*** Collected data ***

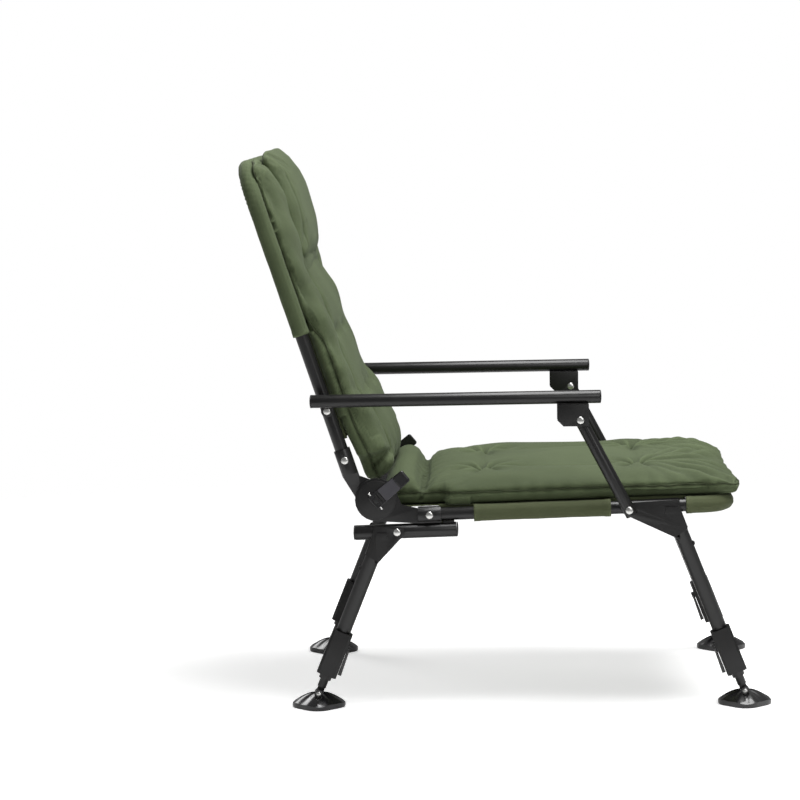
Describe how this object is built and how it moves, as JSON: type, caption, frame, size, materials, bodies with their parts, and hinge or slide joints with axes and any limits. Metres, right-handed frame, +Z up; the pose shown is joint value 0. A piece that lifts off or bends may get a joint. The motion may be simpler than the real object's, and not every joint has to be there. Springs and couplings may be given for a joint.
{
  "type": "folding fishing chair",
  "caption": "Reclining padded carp fishing chair with arm rests, a folding steel tube frame, telescopic legs and tilting mud feet.",
  "frame": {"origin": "on the ground under the middle of the bounding box, feet flat on the ground", "axes": "+X forward, +Y to the sitter's left, +Z up"},
  "size_m": [0.8828, 0.5966, 0.9224],
  "materials": {
    "frame_paint": "satin",
    "black_plastic": "satin",
    "foot_plastic": "gloss",
    "rivet_steel": "satin",
    "sling_fabric": "woven",
    "cushion_fabric": "woven"
  },
  "bodies": {
    "frame": {"seat_frame": "frame_paint", "rear_cross_tube": "frame_paint", "seat_sling": "sling_fabric", "seat_cushion": "cushion_fabric", "rear_stay_left": "frame_paint", "hinge_base_left": "frame_paint", "hinge_cap_left": "black_plastic", "rail_rivet_left": "rivet_steel", "leg_rivet_front_left": "rivet_steel", "leg_rivet_rear_left": "rivet_steel", "rear_stay_right": "frame_paint", "hinge_base_right": "frame_paint", "hinge_cap_right": "black_plastic", "rail_rivet_right": "rivet_steel", "leg_rivet_front_right": "rivet_steel", "leg_rivet_rear_right": "rivet_steel"},
    "back": {"back_frame": "frame_paint", "back_sling": "sling_fabric", "back_cushion": "cushion_fabric", "hinge_back_left": "frame_paint", "back_rivet_left": "rivet_steel", "arm_rivet_left": "rivet_steel", "hinge_back_right": "frame_paint", "back_rivet_right": "rivet_steel", "arm_rivet_right": "rivet_steel"},
    "arm_left": {"arm_rest_left": "frame_paint", "arm_bracket_left": "black_plastic", "post_head_rivet_left": "rivet_steel"},
    "post_left": {"arm_post_left": "frame_paint"},
    "lever_left": {"recline_lever_left": "black_plastic"},
    "leg_rear_left": {"leg_rear_left": "frame_paint", "leg_collar_rear_left": "black_plastic"},
    "inner_leg_rear_left": {"leg_inner_rear_left": "frame_paint", "foot_pin_rear_left": "rivet_steel"},
    "foot_rear_left": {"foot_rear_left": "foot_plastic"},
    "lock_rear_left": {"leg_lock_rear_left": "black_plastic"},
    "leg_front_left": {"leg_front_left": "frame_paint", "leg_collar_front_left": "black_plastic"},
    "inner_leg_front_left": {"leg_inner_front_left": "frame_paint", "foot_pin_front_left": "rivet_steel"},
    "foot_front_left": {"foot_front_left": "foot_plastic"},
    "lock_front_left": {"leg_lock_front_left": "black_plastic"},
    "arm_right": {"arm_rest_right": "frame_paint", "arm_bracket_right": "black_plastic", "post_head_rivet_right": "rivet_steel"},
    "post_right": {"arm_post_right": "frame_paint"},
    "lever_right": {"recline_lever_right": "black_plastic"},
    "leg_rear_right": {"leg_rear_right": "frame_paint", "leg_collar_rear_right": "black_plastic"},
    "inner_leg_rear_right": {"leg_inner_rear_right": "frame_paint", "foot_pin_rear_right": "rivet_steel"},
    "foot_rear_right": {"foot_rear_right": "foot_plastic"},
    "lock_rear_right": {"leg_lock_rear_right": "black_plastic"},
    "leg_front_right": {"leg_front_right": "frame_paint", "leg_collar_front_right": "black_plastic"},
    "inner_leg_front_right": {"leg_inner_front_right": "frame_paint", "foot_pin_front_right": "rivet_steel"},
    "foot_front_right": {"foot_front_right": "foot_plastic"},
    "lock_front_right": {"leg_lock_front_right": "black_plastic"}
  },
  "joints": [
    {"name": "back_recline", "type": "hinge", "parent": "frame", "child": "back", "pos_m": [-0.2154, 0, 0.35], "axis": [0, -1, 0], "range_deg": [0, 62]},
    {"name": "arm_swing_left", "type": "hinge", "parent": "back", "child": "arm_left", "pos_m": [-0.29499, 0.273, 0.50102], "axis": [0, -1, 0], "range_deg": [-62, 0]},
    {"name": "post_swing_left", "type": "hinge", "parent": "frame", "child": "post_left", "pos_m": [0.20347, 0.283, 0.33327], "axis": [0, -1, 0], "range_deg": [0, 62]},
    {"name": "recline_lever_left", "type": "hinge", "parent": "frame", "child": "lever_left", "pos_m": [-0.2154, 0.265, 0.35], "axis": [0, -1, 0], "range_deg": [0, 20], "stiffness_Nm_per_rad": 0.4, "springref_deg": -11.46},
    {"name": "leg_fold_rear_left", "type": "hinge", "parent": "frame", "child": "leg_rear_left", "pos_m": [-0.18164, 0.25, 0.29601], "axis": [0, -1, 0], "range_deg": [0, 90]},
    {"name": "leg_slide_rear_left", "type": "slide", "parent": "leg_rear_left", "child": "inner_leg_rear_left", "axis": [-0.3746, 0, -0.9272], "range_m": [0, 0.12]},
    {"name": "foot_tilt_rear_left", "type": "hinge", "parent": "inner_leg_rear_left", "child": "foot_rear_left", "pos_m": [-0.3169, 0.25, 0.022], "axis": [0, -1, 0], "range_deg": [-15, 15]},
    {"name": "leg_lock_rear_left", "type": "hinge", "parent": "leg_rear_left", "child": "lock_rear_left", "pos_m": [-0.26492, 0.25, 0.09807], "axis": [0, -1, 0], "range_deg": [0, 25], "stiffness_Nm_per_rad": 0.03, "springref_deg": -17.19},
    {"name": "leg_fold_front_left", "type": "hinge", "parent": "frame", "child": "leg_front_left", "pos_m": [0.20347, 0.25, 0.33327], "axis": [0, -1, 0], "range_deg": [-105, 0]},
    {"name": "leg_slide_front_left", "type": "slide", "parent": "leg_front_left", "child": "inner_leg_front_left", "axis": [0.3665, 0, -0.9304], "range_m": [0, 0.12]},
    {"name": "foot_tilt_front_left", "type": "hinge", "parent": "inner_leg_front_left", "child": "foot_front_left", "pos_m": [0.3966, 0.25, 0.022], "axis": [0, -1, 0], "range_deg": [-15, 15]},
    {"name": "leg_lock_front_left", "type": "hinge", "parent": "leg_front_left", "child": "lock_front_left", "pos_m": [0.34529, 0.25, 0.09852], "axis": [0, -1, 0], "range_deg": [-25, 0], "stiffness_Nm_per_rad": 0.03, "springref_deg": 17.19},
    {"name": "arm_swing_right", "type": "hinge", "parent": "back", "child": "arm_right", "pos_m": [-0.29499, -0.273, 0.50102], "axis": [0, -1, 0], "range_deg": [-62, 0]},
    {"name": "post_swing_right", "type": "hinge", "parent": "frame", "child": "post_right", "pos_m": [0.20347, -0.283, 0.33327], "axis": [0, -1, 0], "range_deg": [0, 62]},
    {"name": "recline_lever_right", "type": "hinge", "parent": "frame", "child": "lever_right", "pos_m": [-0.2154, -0.265, 0.35], "axis": [0, -1, 0], "range_deg": [0, 20], "stiffness_Nm_per_rad": 0.4, "springref_deg": -11.46},
    {"name": "leg_fold_rear_right", "type": "hinge", "parent": "frame", "child": "leg_rear_right", "pos_m": [-0.18164, -0.25, 0.29601], "axis": [0, -1, 0], "range_deg": [0, 90]},
    {"name": "leg_slide_rear_right", "type": "slide", "parent": "leg_rear_right", "child": "inner_leg_rear_right", "axis": [-0.3746, 0, -0.9272], "range_m": [0, 0.12]},
    {"name": "foot_tilt_rear_right", "type": "hinge", "parent": "inner_leg_rear_right", "child": "foot_rear_right", "pos_m": [-0.3169, -0.25, 0.022], "axis": [0, -1, 0], "range_deg": [-15, 15]},
    {"name": "leg_lock_rear_right", "type": "hinge", "parent": "leg_rear_right", "child": "lock_rear_right", "pos_m": [-0.26492, -0.25, 0.09807], "axis": [0, -1, 0], "range_deg": [0, 25], "stiffness_Nm_per_rad": 0.03, "springref_deg": -17.19},
    {"name": "leg_fold_front_right", "type": "hinge", "parent": "frame", "child": "leg_front_right", "pos_m": [0.20347, -0.25, 0.33327], "axis": [0, -1, 0], "range_deg": [-105, 0]},
    {"name": "leg_slide_front_right", "type": "slide", "parent": "leg_front_right", "child": "inner_leg_front_right", "axis": [0.3665, 0, -0.9304], "range_m": [0, 0.12]},
    {"name": "foot_tilt_front_right", "type": "hinge", "parent": "inner_leg_front_right", "child": "foot_front_right", "pos_m": [0.3966, -0.25, 0.022], "axis": [0, -1, 0], "range_deg": [-15, 15]},
    {"name": "leg_lock_front_right", "type": "hinge", "parent": "leg_front_right", "child": "lock_front_right", "pos_m": [0.34529, -0.25, 0.09852], "axis": [0, -1, 0], "range_deg": [-25, 0], "stiffness_Nm_per_rad": 0.03, "springref_deg": 17.19}
  ],
  "couplings": [
    {"joint": "arm_swing_left", "follows": "back_recline", "ratio": -1},
    {"joint": "post_swing_left", "follows": "back_recline", "ratio": 1},
    {"joint": "arm_swing_right", "follows": "back_recline", "ratio": -1},
    {"joint": "post_swing_right", "follows": "back_recline", "ratio": 1}
  ]
}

***

Aim of the exercise: Scan the material above. Extract every line in which the word "slide" occurs.

The answer:
Describe how this object is built and how it moves, as JSON: type, caption, frame, size, materials, bodies with their parts, and hinge or slide joints with axes and any limits. Metres, right-handed frame, +Z up; the pose shown is joint value 0. A piece that lifts off or bends may get a joint. The motion may be simpler than the real object's, and not every joint has to be there. Springs and couplings may be given for a joint.
    {"name": "leg_slide_rear_left", "type": "slide", "parent": "leg_rear_left", "child": "inner_leg_rear_left", "axis": [-0.3746, 0, -0.9272], "range_m": [0, 0.12]},
    {"name": "leg_slide_front_left", "type": "slide", "parent": "leg_front_left", "child": "inner_leg_front_left", "axis": [0.3665, 0, -0.9304], "range_m": [0, 0.12]},
    {"name": "leg_slide_rear_right", "type": "slide", "parent": "leg_rear_right", "child": "inner_leg_rear_right", "axis": [-0.3746, 0, -0.9272], "range_m": [0, 0.12]},
    {"name": "leg_slide_front_right", "type": "slide", "parent": "leg_front_right", "child": "inner_leg_front_right", "axis": [0.3665, 0, -0.9304], "range_m": [0, 0.12]},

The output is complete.